The pulpit, which is meant to be by the same hand as built the porch, reminds the traveller of Santa Cruz de Coimbra both in its individual elements and in its overall design. It's the work more of a goldsmith than a stonemason. The traveller admires it, but is not overwhelmed. As he has already said he thinks that the invisible boundary - which, being invisible, is all too often crossed - beyond which stone still keeps its essential nature, its density and weight, is all-important. In his humble opinion, stone should not be fashioned like stucco; and yet, as he does not have any fixed ideas, he is ready to accept all and every exception to this rule, and to defend them with the same enthusiasm that he employs in his defence of sculpting as against filigree work, chisel rather than scalpel.

He regretted being unable to see the Baptism of Christ in the baptistery. The grille is closed, and however much the traveller tries, he cannot make out anything more than the wine jugs of the left-hand panel depicting the Wedding at Cana. Both baptism and temptation are out of sight.

The sun is already sinking behind the castle. The traveller moves on to the synagogue, where the door is opened by a tall old man who might be Jewish but does not show it from the way he speaks. He is clutching an old, worn and greasy tome, and tells the story of the building as best he can. The synagogue is simple and harmonious in its design, with a high vaulted ceiling resting on four slender but precise columns and corbelled walls. One curious detail is the large water jugs stuck in the plaster at each corner in order to help the acoustics by increasing the resonance. The traveller gives them a standard test, which as usual does not prove much. The builders of the Greek theatre at Epidaurus knew a lot more about the science of making oneself heard.

That evening, he had dinner at the Beira-Rio restaurant. He ate a magnificent, historic steak, with a taste that, having passed through all the subtleties of its sauce, had returned to the essential savour of meat, and stays forever in the palate's memory. And since good fortune never comes alone, the traveller was served by a serious-looking waiter who when he smiled had the happiest face in the world - and he smiled a lot. The city of Tomar should pin its highest award or commendation on this man's chest. In return, it would get one of his smiles, and would be amply rewarded.

Arts of Water and Fire


The entry into the castle walls is by a path which follows the hill round to the entrance on the eastern side. The traveller walks up in a relaxer mood, indifferent to the flowerbeds and fine gravel of the path. He is no radically opposed to them, but if asked his opinion, he would do it differently: to his mind, there should be some common ground between packaging and content. When two things are adjacent to each other, they should respect one another's qualities. These thoughts might seem out of place here outside a castle, but the traveller is simply putting into words the thoughts that arise as he sees things, as everyone does who pays attention to the workings of his own mind.

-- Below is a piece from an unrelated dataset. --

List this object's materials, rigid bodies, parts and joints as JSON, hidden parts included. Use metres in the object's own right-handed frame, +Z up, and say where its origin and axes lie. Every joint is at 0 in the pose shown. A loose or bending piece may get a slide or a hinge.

Here is the portal by John of Castile, one of the most magnificent works of art in Portugal. Strictly speaking, a sculpture, this gateway, or even a simple painting, cannot be explained in words. It is not even enough to look, since the eyes also have to learn to read shapes. Nothing can be translated in this way. A sonnet by Camões cannot be rendered in stone. All one can do faced with this portal is to look, identify the different elements according to the knowledge one has, and try to fill in the gaps in this knowledge - but each traveller has to do this for himself, one person cannot do the seeing and explaining for anyone else. (...)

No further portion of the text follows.